TASK DETAILS> Please write out the material below exactly as given.

[Parts and joints as JSON]
%%

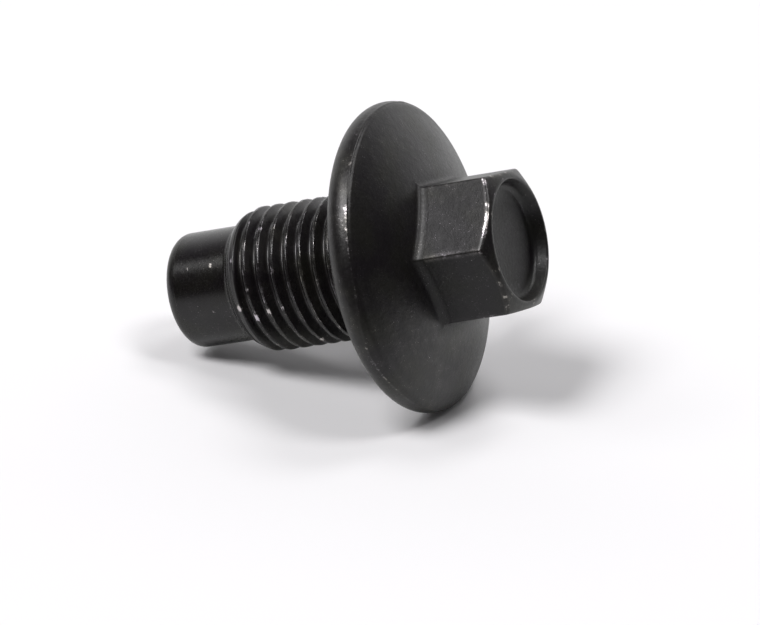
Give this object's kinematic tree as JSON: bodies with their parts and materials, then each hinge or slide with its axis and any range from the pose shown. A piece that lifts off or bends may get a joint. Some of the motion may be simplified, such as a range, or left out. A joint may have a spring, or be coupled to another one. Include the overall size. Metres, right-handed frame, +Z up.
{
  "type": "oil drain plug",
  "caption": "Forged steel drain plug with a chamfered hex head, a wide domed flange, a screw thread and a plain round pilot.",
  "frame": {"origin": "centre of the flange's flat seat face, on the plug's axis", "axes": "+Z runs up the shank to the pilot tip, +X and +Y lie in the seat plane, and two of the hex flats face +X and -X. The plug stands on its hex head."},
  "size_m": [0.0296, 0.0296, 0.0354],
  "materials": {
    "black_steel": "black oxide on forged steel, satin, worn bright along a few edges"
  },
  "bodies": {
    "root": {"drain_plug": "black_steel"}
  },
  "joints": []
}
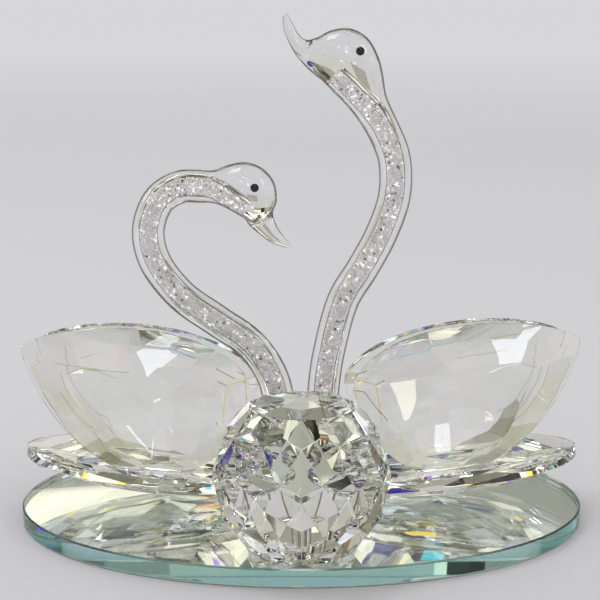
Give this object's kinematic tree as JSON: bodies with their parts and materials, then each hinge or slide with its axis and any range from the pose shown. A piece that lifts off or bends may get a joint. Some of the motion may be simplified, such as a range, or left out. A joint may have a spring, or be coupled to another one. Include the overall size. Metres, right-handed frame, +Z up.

%%

THE RESULT>
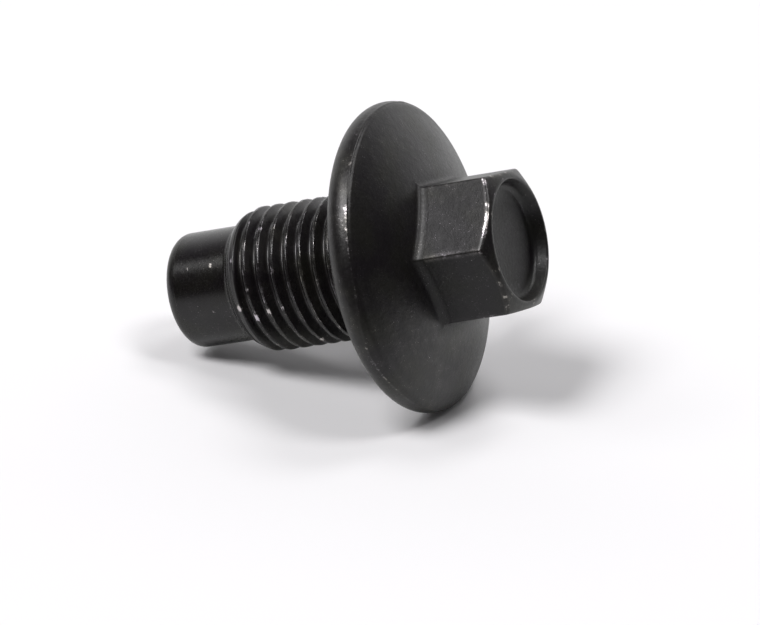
Give this object's kinematic tree as JSON: bodies with their parts and materials, then each hinge or slide with its axis and any range from the pose shown. A piece that lifts off or bends may get a joint. Some of the motion may be simplified, such as a range, or left out. A joint may have a spring, or be coupled to another one. Include the overall size. Metres, right-handed frame, +Z up.
{
  "type": "oil drain plug",
  "caption": "Forged steel drain plug with a chamfered hex head, a wide domed flange, a screw thread and a plain round pilot.",
  "frame": {"origin": "centre of the flange's flat seat face, on the plug's axis", "axes": "+Z runs up the shank to the pilot tip, +X and +Y lie in the seat plane, and two of the hex flats face +X and -X. The plug stands on its hex head."},
  "size_m": [0.0296, 0.0296, 0.0354],
  "materials": {
    "black_steel": "black oxide on forged steel, satin, worn bright along a few edges"
  },
  "bodies": {
    "root": {"drain_plug": "black_steel"}
  },
  "joints": []
}
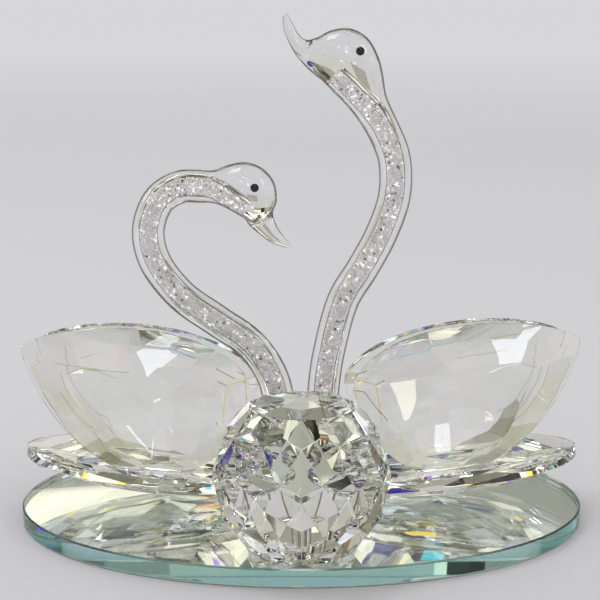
Give this object's kinematic tree as JSON: bodies with their parts and materials, then each hinge or slide with its axis and any range from the pose shown. A piece that lifts off or bends may get a joint. Some of the motion may be simplified, such as a range, or left out. A joint may have a spring, or be coupled to another one. Include the overall size. Metres, right-handed frame, +Z up.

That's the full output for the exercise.